Я вот сравниваю свою жизнь с Вашей. С 1945 до 1949 года я работала в больнице, в основном – с иностранцами… И так до конца, до июня 1955-го. Работали на улице: очистка снега, строительство железных дорог. Но я вспоминаю людей, а не работу. Со сцены читала «Нунчу», рижский режиссёр «натаскал». Таких людей, как Гавронский, встречала. Видела. Но я их боялась. Очарует, околдует, а потом не захочешь смотреть на «серость». После двух лет любовной переписки, освободившись, я вышла замуж…
Галина Ивановна Даль
23.08.1994, Россия, Республика Коми, Воркута
Дорогая моя Тамара Владиславовна!
…И слава богу, что у сына было хорошее детство, что вокруг был достаток и любовь.
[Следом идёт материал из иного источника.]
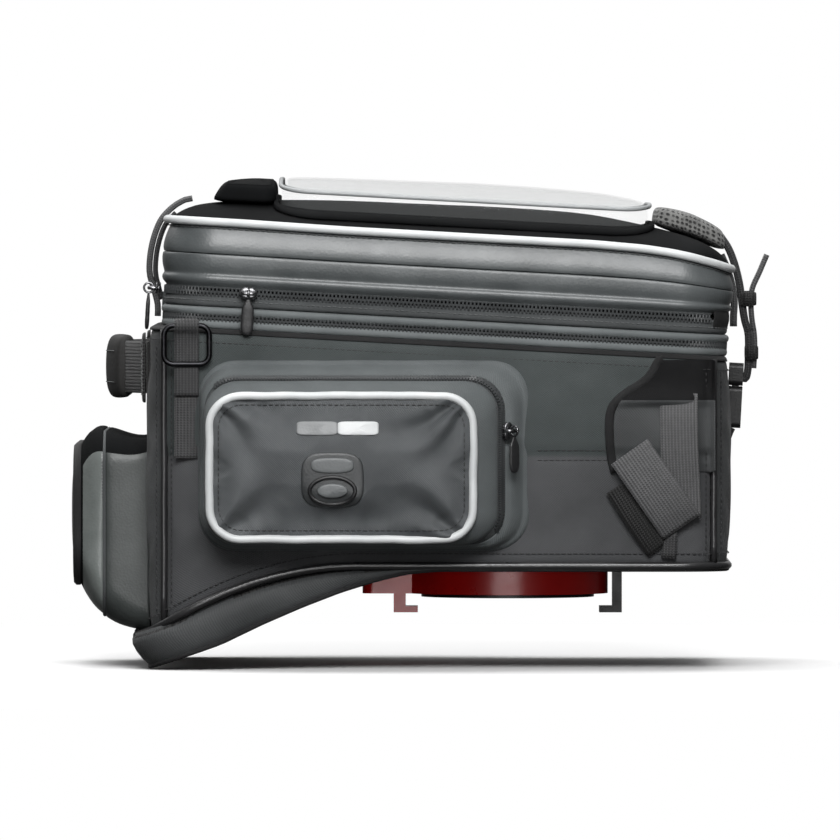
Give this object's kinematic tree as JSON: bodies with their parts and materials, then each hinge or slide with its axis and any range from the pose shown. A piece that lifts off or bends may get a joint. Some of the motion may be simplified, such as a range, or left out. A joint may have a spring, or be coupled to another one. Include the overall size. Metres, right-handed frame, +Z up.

А что бы Вы могли ему дать, не имея ни средств, ни своего угла? И каким бы он ещё мог вырасти, нам неизвестно. Главное – он знал своего отца, а самой несчастной из всех была Вера Петровна. Сын, если вести отсчёт от человеческого понимания, должен быть Вам благодарен за то, что подарили ему жизнь, наградили умом, талантами… Ваш долг выполнен сполна! И это не вина, если Вы ждёте от него ласкового взгляда, хорошего слова! С детства в его хрупкую душу заложили что-то, что он не может выбросить, пересилить себя! Но он думает о Вас ежеминутно. Только по натуре своей не может разорвать цепь, которой связан с детства. Постарайтесь не думать, это ещё не трагедия. Образован, обеспечен! Не унижайтесь. И старайтесь ни с кем не говорить на эту тему: Вас не поймут! Будьте сами собой, живите маленькими радостями.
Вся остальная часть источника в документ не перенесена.